Tuesday, February 26, 2008

Antibalas Rocks Out at Governor's Island-August 8, 2007

Antibalas, a band out of Buchwick, Brooklyn, proved why they are one of the most up-and-coming acts on the planet last Saturday at Governor's Island when they played to a lively crowd of several hundred people under the sweltering sun. The band released their forth album, Security, earlier this year to rave reviews and set out on a nation-wide tour thereafter. As if that was not enough, they went to Europe and played in Amsterdam, London, and Paris to name a few.
Antibalas is a twelve piece Afrobeat band styled in the tradition of Fela Anikulapo Kuti and Afrika 70. Fela is arguably the most legendary figure of African Music of the 20th century. He was a radical political icon in Lagos, Nigeria from the time he became famous in the 1970's until his death in 1997. His music was, and still is, immensely popular throughout West Africa and has become extremely popular throughout Europe and the United States. His music was so unique and original, he had to give it its own name, Afrobeat.
Much like Fela, Antibalas' music is known for its funky rhythmic backdrop facilitated by the guitars and bass, its hard driving horn lines played by the powerfully large horn section, its latin influenced percussions, and politically charged, anti-establishment message delivered through their song lyrics. The band members consist of Martin Perna–Baritone Saxophone and founder of the band, Amayo–Vocals, Congas, Victor Axelrod–Organ, Electric Pianos, Clavinet, Electric Celeste, Synthesizers, Eric Biondo–Trumpet, Stuart Bogie–Tenor Saxophone, Marcus Farrar–Shekere, Vocals, Marcos J. Garcia–Guitar, Vocals, Aaron Johnson–Trombone, Nick Movshon–Bass, Luke O'Malley–Guitar, Jordan McLean–Trumpet, Flugelhorn, and Chris Vatalaro–Drums.
Almost all of the band-members live in Brooklyn. Even Amayo, the band's lead singer, lives on Manhattan Ave. in Greenpoint although he is originally from Lagos, Nigeria. Amayo serves as the band's strongest link to Fela and his music. If the rest of the band members ever need any information about Fela they could not simply get from his music, they could ask Amayo as he grew up in the same neighborhood as Fela in Lagos and went to Fela's nightclub, The Shrine, on several occasions.
I had the privilege of sitting down with two of the band members for an interview before the show on Saturday, Martin Perna and Stuart Bogie. My first question was how their music has been received throughout their recent tours. Martin responded, "When we go to France and we do an interview, they bring a lot, like we dont have to explain anything. Here in the United States we have to explain our whole genre and our influences where it comes from, but if someone's playing hiphop or blues or rock, they just jump into it and ask. 10 years after we started playing this music, we just wonder when people are going to figure it out. Although on the other side of it, there is so much different music in the U.S."
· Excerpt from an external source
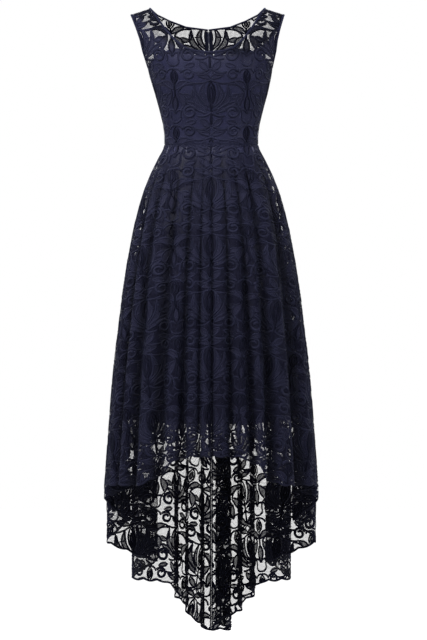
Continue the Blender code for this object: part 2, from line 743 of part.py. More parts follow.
def combine(base, tool, operation):
    tool.hide_render = True
    tool.display_type = "WIRE"
    tool.parent = base
    join = base.modifiers.new(tool.name, "BOOLEAN")
    join.object = tool
    join.operation = operation


def tab_outline():
    """A drop-shaped tab: a narrow neck that widens to a round end."""
    round_end = TAB_LENGTH - TAB_WIDTH / 2
    neck_end = round_end * TAB_NECK_SHARE
    outline = [(-TAB_NECK / 2, TAB_START), (-TAB_NECK / 2, neck_end)]
    for turn in np.linspace(math.pi, 0, ROUND_SIDES // 2 + 1):
        x, y = math.cos(turn) * TAB_WIDTH / 2, math.sin(turn) * TAB_WIDTH / 2
        outline.append((x, round_end + y))
    return outline + [(TAB_NECK / 2, neck_end), (TAB_NECK / 2, TAB_START)]


def build_slider_and_tab(metal):
    """The slider lies on the back's middle, and its tab swings on the pin between its ears."""
    here, outward = back_middle(SLIDER_DROP)
    down = np.cross(outward, [1.0, 0.0, 0.0])
    turn = Matrix(np.column_stack([[1.0, 0.0, 0.0], down, outward]).tolist())
    seat = SLIDER_LIFT + SLIDER_THICK
    pin = seat + PIN_HEIGHT
    plate_size = (SLIDER_WIDTH, SLIDER_LENGTH, SLIDER_THICK)
    slider = block("zip_slider", plate_size, (0, 0, SLIDER_LIFT + SLIDER_THICK / 2))
    for side, word in SIDES:
        middle = (side * (EAR_GAP + EAR_WIDTH) / 2, 0, seat + EAR_HEIGHT / 2 - SEAM_HALF)
        ear = block("cut_ear_" + word, (EAR_WIDTH, EAR_LENGTH, EAR_HEIGHT), middle)
        combine(slider, ear, "UNION")
    half = EAR_GAP / 2 + EAR_WIDTH / 2
    combine(slider, prism("cut_pin", circle(PIN_DIAMETER, pin), -half, half, 0), "UNION")
    tab = prism("zip_pull_tab", circle(EYE_OUTSIDE), -EYE_WIDTH / 2, EYE_WIDTH / 2, 0)
    plate = prism("cut_tab_plate", tab_outline(), -TAB_THICK / 2, TAB_THICK / 2, 2)
    combine(tab, plate, "UNION")
    combine(tab, prism("cut_tab_eye", circle(EYE_INSIDE), -EYE_WIDTH, EYE_WIDTH, 0), "DIFFERENCE")
    for item, height in ((slider, 0.0), (tab, pin)):
        item.data.materials.append(metal)
        item.matrix_world = Matrix.Translation((here + outward * height) * MM) @ turn.to_4x4()


def main():
    clear_scene()
    lace = cloth_material("navy_lace", NAVY_LACE, 0.85)
    satin = cloth_material("navy_satin", NAVY_SATIN, 0.45)
    binding = cloth_material("navy_binding", NAVY_TAPE, 0.6)
    metal = cloth_material("dark_metal", DARK_METAL, 0.35, metallic=0.9)
    build_bodice(lace, satin, binding)
    build_skirt(lace)
    build_skirt_lining(satin)
    build_zip(binding, metal)
    build_slider_and_tab(metal)


main()
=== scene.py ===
# %% [markdown]
# # A lace bridesmaid dress, stitched together in Blender
# The dress is worn by nobody, but it keeps the round, hollow form that a wearer gives it.
# Its construction comes first, as plain solids that are already packed as the frame. This
# lesson lays real cloth on those solids: corded lace over fine net, a satin lining, a
# rolled binding and a concealed zip. Lengths are in millimetres until a mesh is made.
# %% Load the frame
import math

import bpy
import numpy as np
from mathutils import Matrix, Vector


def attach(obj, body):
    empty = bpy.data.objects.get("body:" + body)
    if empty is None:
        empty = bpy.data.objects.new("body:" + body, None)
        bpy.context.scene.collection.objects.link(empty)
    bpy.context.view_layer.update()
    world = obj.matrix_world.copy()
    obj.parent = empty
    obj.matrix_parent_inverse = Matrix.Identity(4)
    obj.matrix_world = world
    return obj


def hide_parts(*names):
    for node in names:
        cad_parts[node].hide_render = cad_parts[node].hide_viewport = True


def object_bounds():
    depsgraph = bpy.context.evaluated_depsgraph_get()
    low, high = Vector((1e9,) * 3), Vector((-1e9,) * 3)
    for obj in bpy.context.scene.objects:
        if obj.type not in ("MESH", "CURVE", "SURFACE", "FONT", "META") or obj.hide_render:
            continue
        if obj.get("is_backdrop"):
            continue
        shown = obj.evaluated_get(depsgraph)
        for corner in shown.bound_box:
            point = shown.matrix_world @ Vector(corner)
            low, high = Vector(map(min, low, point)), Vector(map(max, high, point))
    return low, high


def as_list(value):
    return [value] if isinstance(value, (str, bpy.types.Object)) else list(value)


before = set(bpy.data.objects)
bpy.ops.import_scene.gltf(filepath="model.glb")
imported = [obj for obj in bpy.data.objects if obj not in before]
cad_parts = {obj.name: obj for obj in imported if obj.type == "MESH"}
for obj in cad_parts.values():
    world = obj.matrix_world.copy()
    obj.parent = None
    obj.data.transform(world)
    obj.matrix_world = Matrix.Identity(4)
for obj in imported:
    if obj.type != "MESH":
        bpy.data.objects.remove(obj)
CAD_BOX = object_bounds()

MM = 0.001
print("solids in the frame:", len(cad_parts))

# %% [markdown]
# ## The form under the cloth
# A dress has no form of its own, so every panel is drawn on one: a rounded section at each
# height, given by a half width and by its depth before and behind the side seams. Between
# the rows of this short table the form is straight, which is close enough for cloth. The
# same table shapes the solids, so the cloth lies on them exactly.
# %% The body form
ROUNDNESS = 2.2
WAIST_DROP = 307.5
BODY = np.array(
    [
        # drop, half width, depth in front, depth behind
        (-7.0, 178.0, 118.0, 98.0),
        (8.0, 177.0, 118.0, 98.0),
        (39.0, 167.0, 118.0, 98.0),
        (67.0, 159.0, 118.0, 98.0),
        (94.0, 154.0, 118.0, 98.0),
        (131.0, 143.8, 119.0, 98.0),
        (150.0, 140.3, 120.0, 97.0),
        (186.0, 131.0, 111.0, 93.0),
        (223.0, 120.8, 98.0, 88.0),
        (260.0, 111.6, 90.0, 85.0),
        (285.0, 108.0, 88.0, 84.0),
        (307.5, 108.0, 88.0, 84.0),
        (320.0, 111.6, 91.0, 87.0),
        (338.0, 121.9, 98.0, 97.0),
        (375.0, 140.3, 112.0, 117.0),
        (412.0, 155.3, 124.0, 131.0),
        (449.0, 166.8, 134.0, 142.0),
        (504.0, 180.6, 146.0, 156.0),
        (577.0, 194.4, 158.0, 172.0),
        (651.0, 205.9, 168.0, 187.0),
        (724.0, 214.5, 176.0, 200.0),
        (798.0, 224.0, 184.0, 213.0),
        (872.0, 231.0, 190.0, 224.0),
        (945.0, 236.5, 195.0, 234.0),
        (1019.0, 242.0, 200.0, 244.0),
        (1092.0, 247.3, 205.0, 253.0),
        (1224.0, 247.3, 208.0, 266.0),
        (1431.0, 247.3, 208.0, 282.0),
    ]
)
BODY_COLUMNS = {"half_width": 1, "front": 2, "back": 3}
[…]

I was curious as to who Martin and Stuart would call the band's biggest influences besides Fela. Stuart's response was not entirely surprising, "I think everybody likes different stuff in the group and it's real difficult to pinpoint any one thing. Our biggest influences are each other." I was also curious to see if they viewed themselves as the contemporary embassadors to Afrobeat, as many critics are giving them that label. Stuart responded, "Music's that's circulated all over the world, and re-issued, and inspires musicians all over the world doesn't need an ambassador. Fela made it, he called it Afrobeat." Martin also added, "I think maybe in a defacto way we have just because we have been playing the music for ten years, but it's nothing that we would ever request. It's something that someone else has to give you, and even then it's like a fruitcake or something. Like what do we do with this thing, nobody's going to eat it?"
Fela Kuti was not just a political figure through his music; he was an organizer, a national hero, and he actually ran for president at the height of his popularity under his own political party. I was curious if the band had any political aspirations of their own. "A lot of us are politically active outside the group in how we donate our money and projects we start," Stuart said. Martin added, "I'm doing that right now, I'm hoping to start the first bio-diesal factory in Brooklyn. We start construction in December, and we'll be in production by March. I used to teach at a high school in Williamsburg, and we did a lot of research on environmental racism and how there are higher incidences of asthma in the Greenpoint-Williamsburg area and a lot that has to do with truck traffic because a lot of trucks are burning diesel fuels. We just want to get other people involved because you can only do so much for the community."